A week ago, six intrepid writers braved a nor’easter to come and write with me. As each one bent over a keyboard or notebook, it took little time for their bodies to relax and the writing mind to be transported into their writing. Not for the first time, I marveled at the capacity to enter the realm of creativity. So often I am asked by writers, “How does one begin? How do I find what I want to write?” In answer, I give the advice I was given many times: Take What Comes.
When I offer this wisdom, I frequently get a puzzled look in return, and that’s no surprise. Most of us are accustomed to being directed in our creative endeavors. We are given assignments, or very detailed directions on subject, genre, or craft. These entry points into writing access the intellect, which is the puzzle-solving part of the mind. It is also the part of us that wants to get a good grade and/or please the one delivering the writing task. This process fosters the inner critic, the one that says, “Don’t write that!” Or “That’s not the way to do it!”

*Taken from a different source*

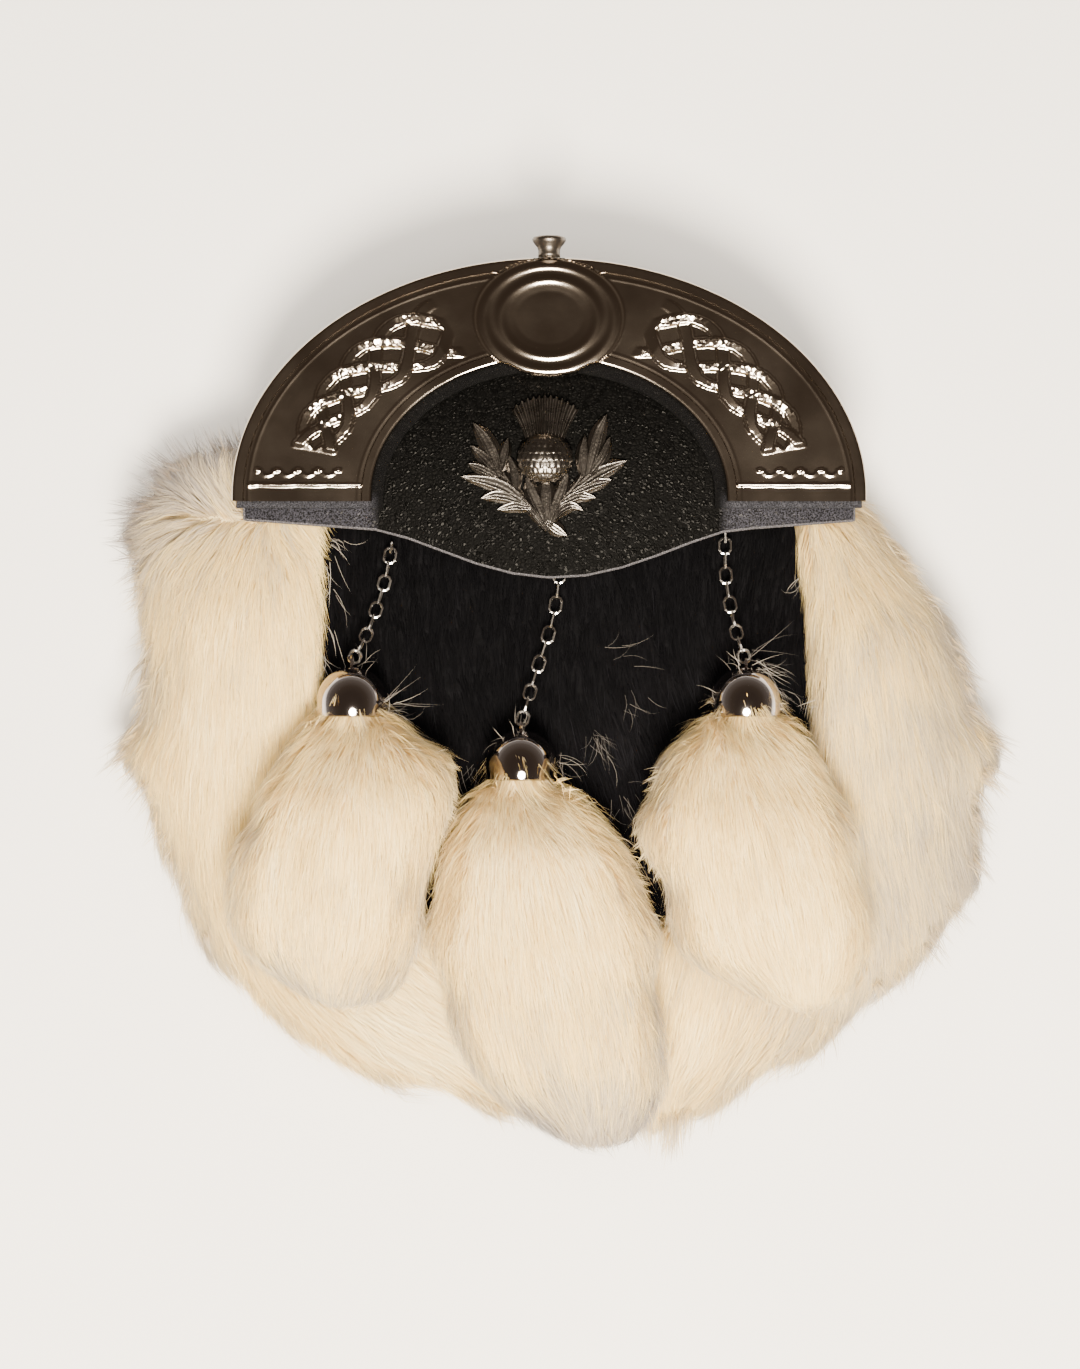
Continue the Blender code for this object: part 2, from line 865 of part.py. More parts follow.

What most of us creative types need, however, is not direction, but spark. And that spark exists infinitely inside of us. Recognizing and accepting the spark opens access to all the stories, poems, memoirs, and essays we already have within. The first step is to let the mind go where it wants to, not resist what shows up, no matter how unexpected, strange, or familiar. What comes is what wants to be written. And if it isn’t attended to, it will continue to haunt or impede, leaving a writer with a form of writer’s block. Giving voice to what arrives is allowing the conscious and the unconscious to converse. The first thing that arrives may or may not be where the writing continues to go, but it is the catalyst that begins the flow of images and ideas. This is where the original voice lives and where metaphor, character, and lyricism are born. This is where trust is built between the writer’s will and the writer’s freedom.